Problem description - In the listing below, identify each line with the word "piece" and return those lines.

───── Records to process ─────

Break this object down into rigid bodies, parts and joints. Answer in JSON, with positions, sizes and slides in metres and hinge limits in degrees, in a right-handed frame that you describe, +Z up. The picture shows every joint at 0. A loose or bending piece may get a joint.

─────
───── Records to process ─────

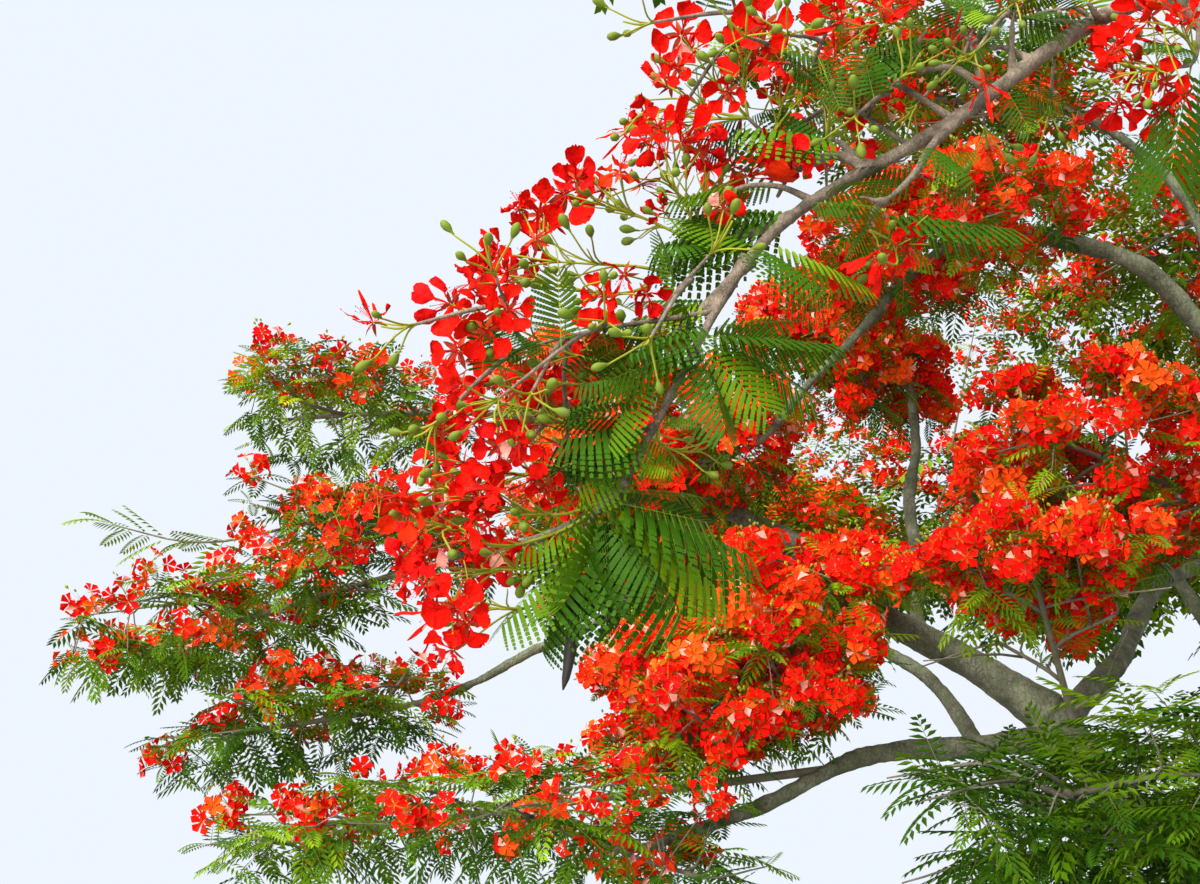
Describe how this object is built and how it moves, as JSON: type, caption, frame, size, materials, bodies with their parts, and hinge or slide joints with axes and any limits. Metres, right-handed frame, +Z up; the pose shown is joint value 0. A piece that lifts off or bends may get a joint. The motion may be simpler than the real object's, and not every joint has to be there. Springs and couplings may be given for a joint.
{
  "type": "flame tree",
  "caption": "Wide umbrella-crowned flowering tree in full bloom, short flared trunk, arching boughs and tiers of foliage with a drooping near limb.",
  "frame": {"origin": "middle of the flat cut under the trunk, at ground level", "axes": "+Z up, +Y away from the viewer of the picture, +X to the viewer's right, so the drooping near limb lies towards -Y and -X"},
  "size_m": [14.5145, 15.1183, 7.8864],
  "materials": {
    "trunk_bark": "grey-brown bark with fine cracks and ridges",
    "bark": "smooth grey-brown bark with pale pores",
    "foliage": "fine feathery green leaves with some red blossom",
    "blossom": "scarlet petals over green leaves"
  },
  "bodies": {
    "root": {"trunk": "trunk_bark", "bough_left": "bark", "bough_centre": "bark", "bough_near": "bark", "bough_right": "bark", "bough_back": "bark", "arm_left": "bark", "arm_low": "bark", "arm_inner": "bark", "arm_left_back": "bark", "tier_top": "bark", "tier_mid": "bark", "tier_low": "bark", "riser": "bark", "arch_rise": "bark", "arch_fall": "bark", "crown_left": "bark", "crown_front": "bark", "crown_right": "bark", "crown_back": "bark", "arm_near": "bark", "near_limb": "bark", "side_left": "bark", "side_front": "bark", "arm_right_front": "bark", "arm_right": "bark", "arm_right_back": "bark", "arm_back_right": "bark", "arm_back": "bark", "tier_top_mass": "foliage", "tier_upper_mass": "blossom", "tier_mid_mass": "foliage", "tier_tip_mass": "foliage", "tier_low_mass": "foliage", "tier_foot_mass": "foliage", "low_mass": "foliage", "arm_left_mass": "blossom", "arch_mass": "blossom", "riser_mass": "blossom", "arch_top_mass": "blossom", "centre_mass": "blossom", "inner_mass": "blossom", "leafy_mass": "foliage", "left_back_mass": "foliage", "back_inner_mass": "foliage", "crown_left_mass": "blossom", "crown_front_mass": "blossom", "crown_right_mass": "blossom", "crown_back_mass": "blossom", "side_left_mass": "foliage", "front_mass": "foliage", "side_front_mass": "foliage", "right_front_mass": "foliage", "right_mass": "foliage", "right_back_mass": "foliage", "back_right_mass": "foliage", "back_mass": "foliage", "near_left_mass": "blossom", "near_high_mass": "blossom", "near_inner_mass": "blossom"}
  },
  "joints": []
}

─────

Reply to the exercise -
Break this object down into rigid bodies, parts and joints. Answer in JSON, with positions, sizes and slides in metres and hinge limits in degrees, in a right-handed frame that you describe, +Z up. The picture shows every joint at 0. A loose or bending piece may get a joint.
Describe how this object is built and how it moves, as JSON: type, caption, frame, size, materials, bodies with their parts, and hinge or slide joints with axes and any limits. Metres, right-handed frame, +Z up; the pose shown is joint value 0. A piece that lifts off or bends may get a joint. The motion may be simpler than the real object's, and not every joint has to be there. Springs and couplings may be given for a joint.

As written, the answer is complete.